Lorenzo Lotto (Italian, Venice ca. 1480–1556 Loreto)
Oil on canvas
34 3/8 x 28 in. (87.3 x 71.1 cm)
Rogers Fund, 1965
On view at The Met Fifth Avenue in Gallery 607
Fra Gregorio, a member of the order of the Hieronymites, or Poor Hermits of Saint Jerome, sat for the artist—as noted in his account book—in December 1546 and the painting was completed the following year. Lotto knew members of this order in Venice and in neighboring Treviso, and was probably in harmony with their evangelical fervor and ideals. The friar is in the habit of the order and his gesture, beating his chest, alludes to Saint Jerome. He reads the Homilies of Saint Gregory the Great, probably in the edition published in Venice in 1543. These would have led him to meditate on the Crucifixion, shown in the background in a vignette of deeply-felt emotion. For more on the meaning of this painting see metmuseum.org/collections.
Portraiture played an essential role in the career of Lorenzo Lotto, as the large number of surviving portraits by the artist demonstrates. Brother Gregorio Belo of Vicenza represents an extraordinary example of Lotto's ability as a portraitist and is a rare case of a portrait for which the date and the sitter's identity are well known. The friar's name and the date appear inscribed on the stone at the lower right of the painting; they were also accurately registered in the artist's account book, the "Libro di Spese Diverse." This document offers invaluable insight into the various aspects of the commission, from the official contract established between the sitter and the artist, to the details of the composition, and subsequent payments.
Brother Gregorio Belo of Vicenza belonged to the order of the Hieronymites, the poor hermits of Jerome, a congregation founded by the Blessed Pietro de' Gambacorti of Pisa that had its headquarters in Venice in the church and monastery of San Sebastiano. In 1546, at the time of the commission of his portrait, Gregorio resided in Treviso as a member of the community of Santa Maddalena, of which he became prior in 1549. It is likely that he met Lotto through Bernardo de Biliolis of Vicenza, a member of the same community, who was the artist's confessor. In 1544 Bernardo commissioned an altarpiece from Lotto and, apparently, Gregorio acted as an intercessor in the work's payment process (Giammarioli 1983). Two years later the artist began Gregorio's portrait and completed it by October 11, 1547.

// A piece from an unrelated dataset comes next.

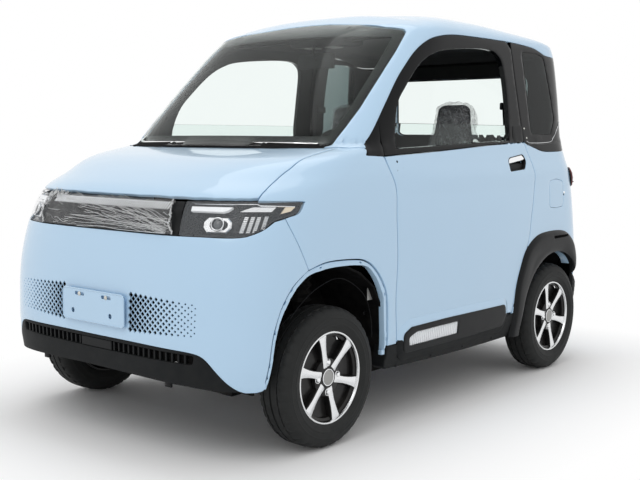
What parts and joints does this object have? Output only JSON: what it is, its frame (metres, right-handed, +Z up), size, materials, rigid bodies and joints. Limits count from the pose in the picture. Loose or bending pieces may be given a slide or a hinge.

The painting represents a category of portraiture popular in Venice, where an individual is portrayed with the attributes of his/her patron saint. The friar's features are scrutinized by the artist and the brown robe he wears characterizes him as a Hieronymite. Additionally, the penitential gesture of his right hand and the small crucifixion in the background on the left are unequivocal references to Saint Jerome, the patron saint of the order. Jerome, in fact, is commonly represented in the act of beating his chest while meditating on the crucifixion in the wilderness. The heremitic nature of the landscape and the overall gloomy atmosphere of the work reflect the contemplative and ascetic spirituality promoted by Jerome and embraced by the Hieronymites.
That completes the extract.